[RAW DATA]:
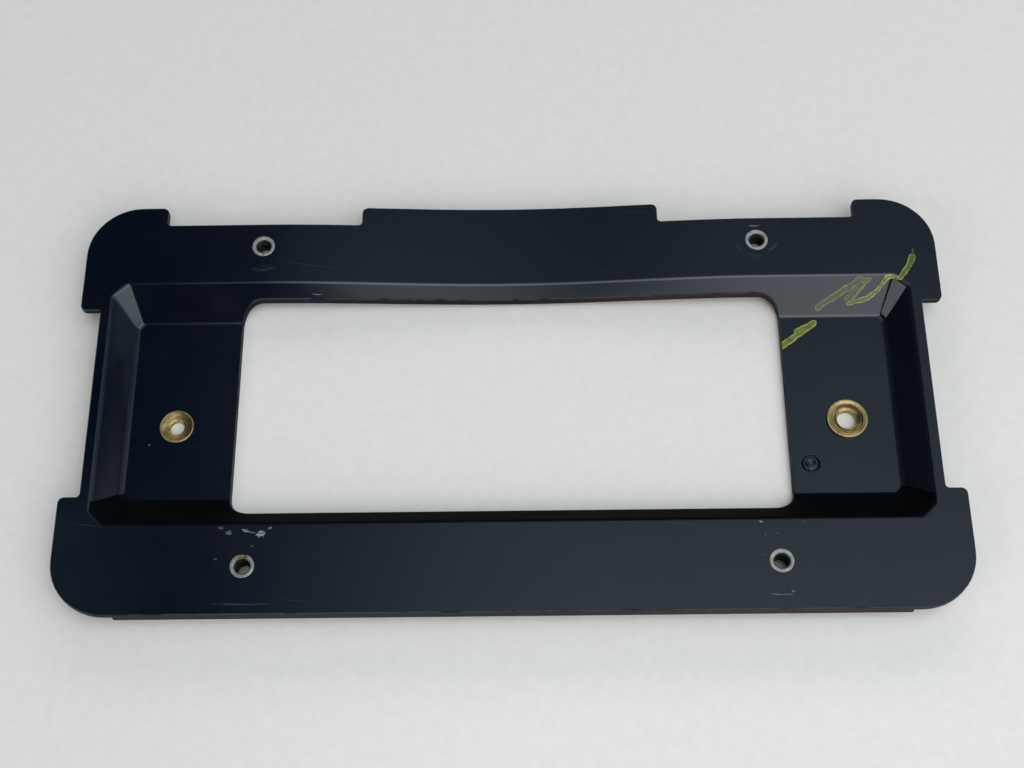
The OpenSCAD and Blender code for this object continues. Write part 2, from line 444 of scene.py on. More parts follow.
    def gate_grooves(self, p: Array) -> Array:
        """Where the moulding's gate was: a round groove, a raised ring in it and a small pit off its middle.

        Each is a cosine wave across, as deep as its share of the gate's depth and twice its width wide. The
        groove widens towards the lower right.

        Args:
            p: points in plan, one a row.

        Returns:
            The depth at each.
        """
        s = self.s
        arm = p - self.gate
        away = np.linalg.norm(arm, axis=1)
        lean = (arm[:, 0] * 0.64 - arm[:, 1] * 0.77) / np.maximum(away, 1e-9)
        wide = (0.34 + 0.22 * np.clip(lean, 0.0, 1.0)) * MM
        pit = np.linalg.norm(arm + np.array([0.25, 0.1]) * MM, axis=1)

        def wave(distance: Array, width: Array | float) -> Array:
            """One where the distance is nothing, falling to nothing at the width."""
            return (np.cos(np.clip(distance / width, -1.0, 1.0) * math.pi) + 1) / 2

        groove = wave(away - s.gate_r, wide)
        ring = wave(away - s.gate_r * 0.5, 0.5 * MM)
        return s.gate_depth * (groove - 0.35 * ring + 0.7 * wave(pit, 0.45 * MM))

    def normals(self, p: Array, under: bool = False) -> Array:
        """The unit normals of a face, from its height a hair to each side of a place.

        Args:
            p: points in plan, one a row.
            under: whether this is the underside, whose normals point down.

        Returns:
            The normals.
        """
        hair = 0.02 * MM
        step = np.eye(2) * hair
        slope = [(self.height(p + d, under) - self.height(p - d, under)) / (2 * hair) for d in step]
        found = np.stack([-slope[0], -slope[1], np.ones(len(p))], 1)
        found /= np.linalg.norm(found, axis=1, keepdims=True)
        return -found if under else found


class Skin:
    """Gathers surfaces with their own normals into one welded mesh."""

    WELD = 1e-6

    def __init__(self) -> None:
        """Starts with nothing."""
        self.points: list[Array] = []
        self.normals: list[Array] = []
        self.wear: list[Array] = []
        self.uv: list[Array] = []
        self.faces: list[Array] = []
        self.slots: list[Array] = []
        self.count = 0

    def add(self, points: Array, normals: Array, faces: Array, slot: Array | int = 0,
            wear: Array | None = None, uv: Array | None = None) -> None:
        """Adds triangles or quads, each turned to agree with the normals of its points.

        Args:
            points: places, one a row.
            normals: their unit normals.
            faces: rows of three or four places each.
            slot: the material slot of all the faces, or of each.
            wear: how much each point lies on an arris, from 0 to 1, or from 0 to -1 down a bore, where it
                gives painted shade.
            uv: a place on the surface's own map for each point.
        """
        a, b, c = (points[faces[:, k]] for k in (0, 1, 2))
        facing = np.einsum("ij,ij->i", np.cross(b - a, c - a), normals[faces].mean(1))
        faces = np.where(facing[:, None] < 0, faces[:, ::-1], faces)
        self.points.append(points)
        self.normals.append(normals)
        self.wear.append(np.zeros(len(points)) if wear is None else wear)
        self.uv.append(np.zeros((len(points), 2)) if uv is None else uv)
        self.faces.append(faces + self.count)
        self.slots.append(np.broadcast_to(slot, len(faces)))
        self.count += len(points)

    def add_grid(self, points: Array, normals: Array, slot: int, wear: Array) -> None:
        """Adds a grid of rows by columns, whose columns close into a ring.

        Args:
            points: rows by columns by 3.
            normals: the same shape.
            slot: the material slot of the faces.
            wear: one value a row.
        """
        rows, columns = points.shape[:2]
        here = np.arange(rows * columns).reshape(rows, columns)
        side = np.roll(here, -1, 1)
        faces = np.stack([here[:-1], side[:-1], side[1:], here[1:]], -1).reshape(-1, 4)
        worn = np.repeat(wear, columns)
        across, along = np.meshgrid(np.linspace(0, 1, columns), np.linspace(0, 1, rows))
        uv = np.stack([across, along], -1).reshape(-1, 2)
        self.add(points.reshape(-1, 3), normals.reshape(-1, 3), faces, slot, worn, uv)

    def make(self, name: str) -> bpy.types.Object:
        """Welds what was added and makes the object, at the origin, with its smooth normals.

        Args:
            name: the object's name.

        Returns:
            The new object.
        """
        mesh = bpy.data.meshes.new(name)
        faces = [row for block in self.faces for row in block.tolist()]
        mesh.from_pydata(np.concatenate(self.points).tolist(), [], faces)
        mesh.polygons.foreach_set("material_index", np.concatenate(self.slots).astype(np.int32))
        for title, kind, values in (
            ("arris", "FLOAT", self.wear), ("aim", "FLOAT_VECTOR", self.normals), ("lay", "FLOAT2", self.uv),
        ):
            layer = mesh.attributes.new(title, kind, "POINT")
            key = "value" if kind == "FLOAT" else "vector"
            layer.data.foreach_set(key, np.concatenate(values).astype(np.float32).ravel())
        form = bmesh.new()
        form.from_mesh(mesh)
        bmesh.ops.remove_doubles(form, verts=form.verts, dist=self.WELD)
        form.to_mesh(mesh)
        form.free()
        mesh.polygons.foreach_set("use_smooth", np.ones(len(mesh.polygons), bool))
        aim = np.zeros(len(mesh.vertices) * 3, np.float32)
        mesh.attributes["aim"].data.foreach_get("vector", aim)
        mesh.normals_split_custom_set_from_vertices(aim.reshape(-1, 3).tolist())
        mesh.attributes.remove(mesh.attributes["aim"])
        mesh.update()
        made = bpy.data.objects.new(name, mesh)
        bpy.context.scene.collection.objects.link(made)
        return made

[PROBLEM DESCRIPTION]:
Extract the complete listing verbatim.

[REPLY]:
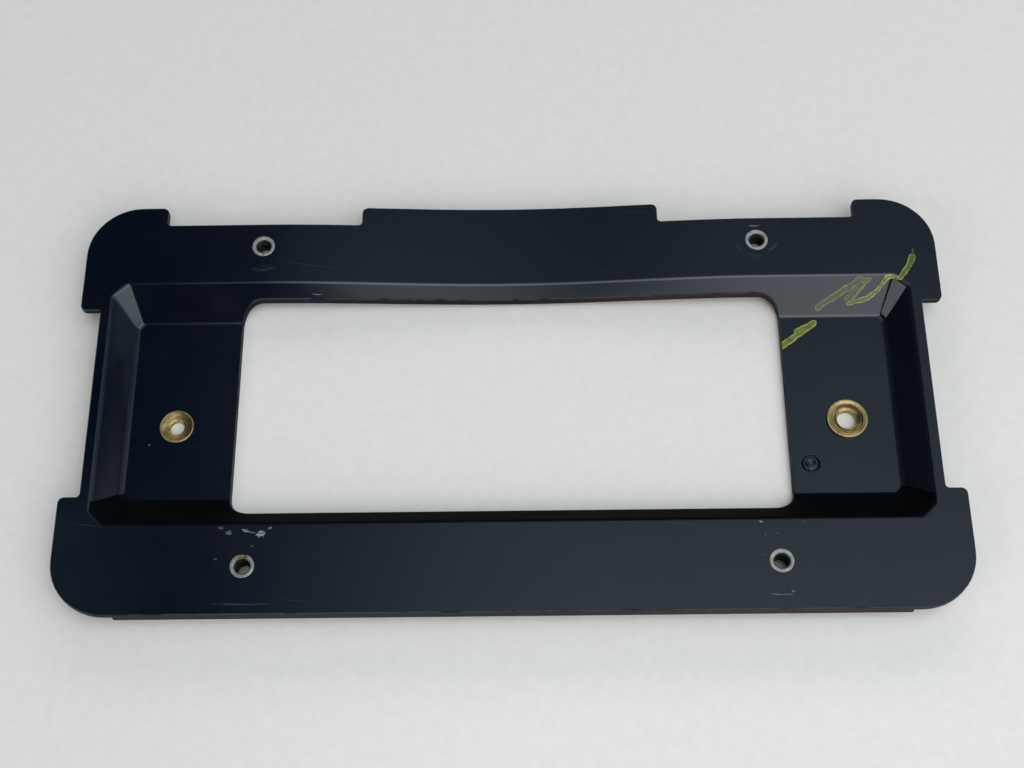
The OpenSCAD and Blender code for this object continues. Write part 2, from line 444 of scene.py on. More parts follow.
    def gate_grooves(self, p: Array) -> Array:
        """Where the moulding's gate was: a round groove, a raised ring in it and a small pit off its middle.

        Each is a cosine wave across, as deep as its share of the gate's depth and twice its width wide. The
        groove widens towards the lower right.

        Args:
            p: points in plan, one a row.

        Returns:
            The depth at each.
        """
        s = self.s
        arm = p - self.gate
        away = np.linalg.norm(arm, axis=1)
        lean = (arm[:, 0] * 0.64 - arm[:, 1] * 0.77) / np.maximum(away, 1e-9)
        wide = (0.34 + 0.22 * np.clip(lean, 0.0, 1.0)) * MM
        pit = np.linalg.norm(arm + np.array([0.25, 0.1]) * MM, axis=1)

        def wave(distance: Array, width: Array | float) -> Array:
            """One where the distance is nothing, falling to nothing at the width."""
            return (np.cos(np.clip(distance / width, -1.0, 1.0) * math.pi) + 1) / 2

        groove = wave(away - s.gate_r, wide)
        ring = wave(away - s.gate_r * 0.5, 0.5 * MM)
        return s.gate_depth * (groove - 0.35 * ring + 0.7 * wave(pit, 0.45 * MM))

    def normals(self, p: Array, under: bool = False) -> Array:
        """The unit normals of a face, from its height a hair to each side of a place.

        Args:
            p: points in plan, one a row.
            under: whether this is the underside, whose normals point down.

        Returns:
            The normals.
        """
        hair = 0.02 * MM
        step = np.eye(2) * hair
        slope = [(self.height(p + d, under) - self.height(p - d, under)) / (2 * hair) for d in step]
        found = np.stack([-slope[0], -slope[1], np.ones(len(p))], 1)
        found /= np.linalg.norm(found, axis=1, keepdims=True)
        return -found if under else found


class Skin:
    """Gathers surfaces with their own normals into one welded mesh."""

    WELD = 1e-6

    def __init__(self) -> None:
        """Starts with nothing."""
        self.points: list[Array] = []
        self.normals: list[Array] = []
        self.wear: list[Array] = []
        self.uv: list[Array] = []
        self.faces: list[Array] = []
        self.slots: list[Array] = []
        self.count = 0

    def add(self, points: Array, normals: Array, faces: Array, slot: Array | int = 0,
            wear: Array | None = None, uv: Array | None = None) -> None:
        """Adds triangles or quads, each turned to agree with the normals of its points.

        Args:
            points: places, one a row.
            normals: their unit normals.
            faces: rows of three or four places each.
            slot: the material slot of all the faces, or of each.
            wear: how much each point lies on an arris, from 0 to 1, or from 0 to -1 down a bore, where it
                gives painted shade.
            uv: a place on the surface's own map for each point.
        """
        a, b, c = (points[faces[:, k]] for k in (0, 1, 2))
        facing = np.einsum("ij,ij->i", np.cross(b - a, c - a), normals[faces].mean(1))
        faces = np.where(facing[:, None] < 0, faces[:, ::-1], faces)
        self.points.append(points)
        self.normals.append(normals)
        self.wear.append(np.zeros(len(points)) if wear is None else wear)
        self.uv.append(np.zeros((len(points), 2)) if uv is None else uv)
        self.faces.append(faces + self.count)
        self.slots.append(np.broadcast_to(slot, len(faces)))
        self.count += len(points)

    def add_grid(self, points: Array, normals: Array, slot: int, wear: Array) -> None:
        """Adds a grid of rows by columns, whose columns close into a ring.

        Args:
            points: rows by columns by 3.
            normals: the same shape.
            slot: the material slot of the faces.
            wear: one value a row.
        """
        rows, columns = points.shape[:2]
        here = np.arange(rows * columns).reshape(rows, columns)
        side = np.roll(here, -1, 1)
        faces = np.stack([here[:-1], side[:-1], side[1:], here[1:]], -1).reshape(-1, 4)
        worn = np.repeat(wear, columns)
        across, along = np.meshgrid(np.linspace(0, 1, columns), np.linspace(0, 1, rows))
        uv = np.stack([across, along], -1).reshape(-1, 2)
        self.add(points.reshape(-1, 3), normals.reshape(-1, 3), faces, slot, worn, uv)

    def make(self, name: str) -> bpy.types.Object:
        """Welds what was added and makes the object, at the origin, with its smooth normals.

        Args:
            name: the object's name.

        Returns:
            The new object.
        """
        mesh = bpy.data.meshes.new(name)
        faces = [row for block in self.faces for row in block.tolist()]
        mesh.from_pydata(np.concatenate(self.points).tolist(), [], faces)
        mesh.polygons.foreach_set("material_index", np.concatenate(self.slots).astype(np.int32))
        for title, kind, values in (
            ("arris", "FLOAT", self.wear), ("aim", "FLOAT_VECTOR", self.normals), ("lay", "FLOAT2", self.uv),
        ):
            layer = mesh.attributes.new(title, kind, "POINT")
            key = "value" if kind == "FLOAT" else "vector"
            layer.data.foreach_set(key, np.concatenate(values).astype(np.float32).ravel())
        form = bmesh.new()
        form.from_mesh(mesh)
        bmesh.ops.remove_doubles(form, verts=form.verts, dist=self.WELD)
        form.to_mesh(mesh)
        form.free()
        mesh.polygons.foreach_set("use_smooth", np.ones(len(mesh.polygons), bool))
        aim = np.zeros(len(mesh.vertices) * 3, np.float32)
        mesh.attributes["aim"].data.foreach_get("vector", aim)
        mesh.normals_split_custom_set_from_vertices(aim.reshape(-1, 3).tolist())
        mesh.attributes.remove(mesh.attributes["aim"])
        mesh.update()
        made = bpy.data.objects.new(name, mesh)
        bpy.context.scene.collection.objects.link(made)
        return made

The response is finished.